The recovery of prudence as both a male and female virtue is at the absolute center of Christine’s ideological critique of the misogynist tradition and her rediscovery of who she is and what she can do. It is also at the absolute center of her contention that women are not natural liars. Christine offers no shortage of examples to disprove misogynist claims that all women are seductive and deceitful temptresses, and such stories go a long way to demonstrate that women are perfectly capable of considering context and circumstance, of matching means to end, to achieve the good. Prudence frees women, just as it frees men, from slavishly following after the senses and the sordid satisfaction of every base desire. It allows the virtuous woman to reflect on and respond to whatever situation confronts her. Unfortunately and all too often, she will confront a world filled with lies and deception, with treachery and violence. In such circumstances, the noblewoman is no different from John of Salisbury’s man of eminence, no different from the heroes and heroines of vernacular romance. Lady Rectitude includes any number of stories of women who lie virtuously and out of necessity. Hypsipyle places herself in grave danger when she lies to protect the life of her father, as does Lady Curia to save her husband, and Tertia Aemilia, embodying the very wisdom Christine recommends in The Treasure of the City of Ladies, lies to conceal her husband’s extramarital affair.72 If possession of the faculty of prudence frees women from the charge of being natural liars, it also sets them free to lie when circumstance requires and virtue demands it.
ALL MEN ARE LIARS
Revealing long-revered authority to be false, purposefully distorted to demean and slander women, reveals that authority to be nothing but base deception. Whether or not women are natural liars, men also lie and, all too often, those lies are anything but virtuous.
Pietro de’Zorzi, the eldest son of Moderata Fonte, who died giving birth to her fourth child in Venice in 1592, certainly understood this. Pietro appended two sonnets to the front of his mother’s posthumously published treatise, The Worth of Women, praising her efforts to call out the deceivers for what they really were. “Up to now,” he writes, “men could conceal all their misdeeds, but now their flaws, as well as women’s true qualities, will be known from one end of the world to the other.”73 Fonte’s book appeared in 1600, eight years after her death—all things considered, a relatively bad year for the reputation of men, at least in Venice. That same year another Venetian woman, Lucrezia Marinella, published her own table-turning work, The Nobility and Excellence of Women and the Vices and Defects of Men, a spirited response to Giuseppe Passi’s 1599 diatribe On the Defects of Women, an all too typical, if particularly rabid, attack on the female sex. Marinella makes her intentions abundantly clear from the very outset: “My desire is to make this truth shine forth to everybody, that the female sex is nobler and more excellent than the male.”74 Nobler, according to Marinella, not simply because women possess all the virtues—prudence, intelligence, kindness, courage, and constancy—that men so often claim they lack, but nobler too because it is men themselves who lack those very virtues.
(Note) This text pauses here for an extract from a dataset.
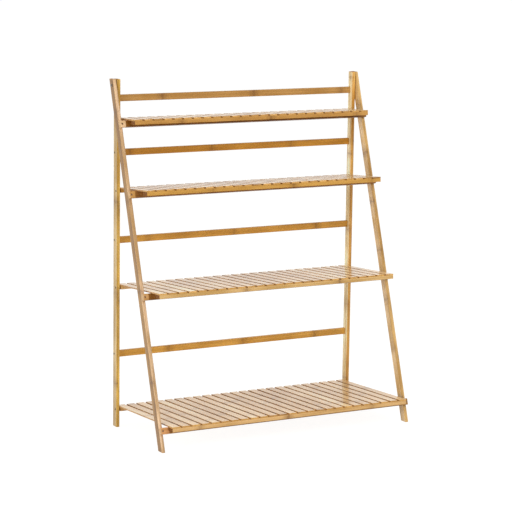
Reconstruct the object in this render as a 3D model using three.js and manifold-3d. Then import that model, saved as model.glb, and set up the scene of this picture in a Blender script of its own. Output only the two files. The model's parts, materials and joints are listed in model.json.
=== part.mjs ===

Fonte would not have disagreed, and despite the stylistic differences between their two works, both Marinella and Fonte share an unshakable belief in the almost innate dishonesty of all men, a belief that every man is liar and that this belief must guide a woman’s every word and every deed.
Marinella and Fonte stand at something of a crossroads in the literary history of the defense of women. Among the most famous Venetian women writers of the late sixteenth century, they would build on the arguments of Christine de Pizan and more immediate predecessors, while resituating and reframing them. The social and cultural world of turn-of-the-century Venice may well have encouraged women to deeper reflection and reassessment of th
eir place in the world. The forced enclosure of so many Venetian noblewomen, both before and after marriage, contrasted not only with the freedom that foreign female visitors experienced but also with Venice’s famous and quite visible courtesans, not to mention actresses, who had only recently begun to appear onstage. The variety of roles women played in Venetian society almost begged for analysis.75 Not content, as Christine had been, to unmask the lies men pass off as truths about women, Marinella and Fonte return slander for slander, or better, argue that when men lie about women, they reveal the truth about themselves and in so doing reveal a truth about all men and all women. Their critique is subtle. If a tradition dating back as least as far as Tertullian had argued that women are natural liars because they are essentially artificial, covered, and adorned, Fonte and Marinella argue that to be human, male or female, is to be adorned. The difference between men and women does not rest in adornment but in the vile adornments men adopt to suppress and oppress women.76
Whereas Christine de Pizan worked her way through the slanders of the misogynists behind closed doors in dialogue with three allegorical figures, Fonte stages her attack as a conversation among seven women who, “despite their great differences in age and marital status,” are good friends. They often set aside time to gather together for “quiet conversation; and on these occasions, safe from any fear of being spied on by men or constrained by their presence,” they can speak freely on any topic they desire. On this day, Fonte tells us, the women have convened for the afternoon at Lenora’s house, a beautiful residence along one of the Venetian canals with a lovely and secluded courtyard garden filled with flowers and fruiting trees. The oldest member of the group, Adriana, a widow “of great discernment,” describes the garden as a paradise. Corinna, a young single woman, quickly adds that among the garden’s most charming aspect is “that there are no men here.”77 Men might be physically absent, but from the beginning they are the topic of conversation, spurred on, no doubt in part, by the arrival of Helena, just returned from her honeymoon and still in the first thralls of love with her new husband.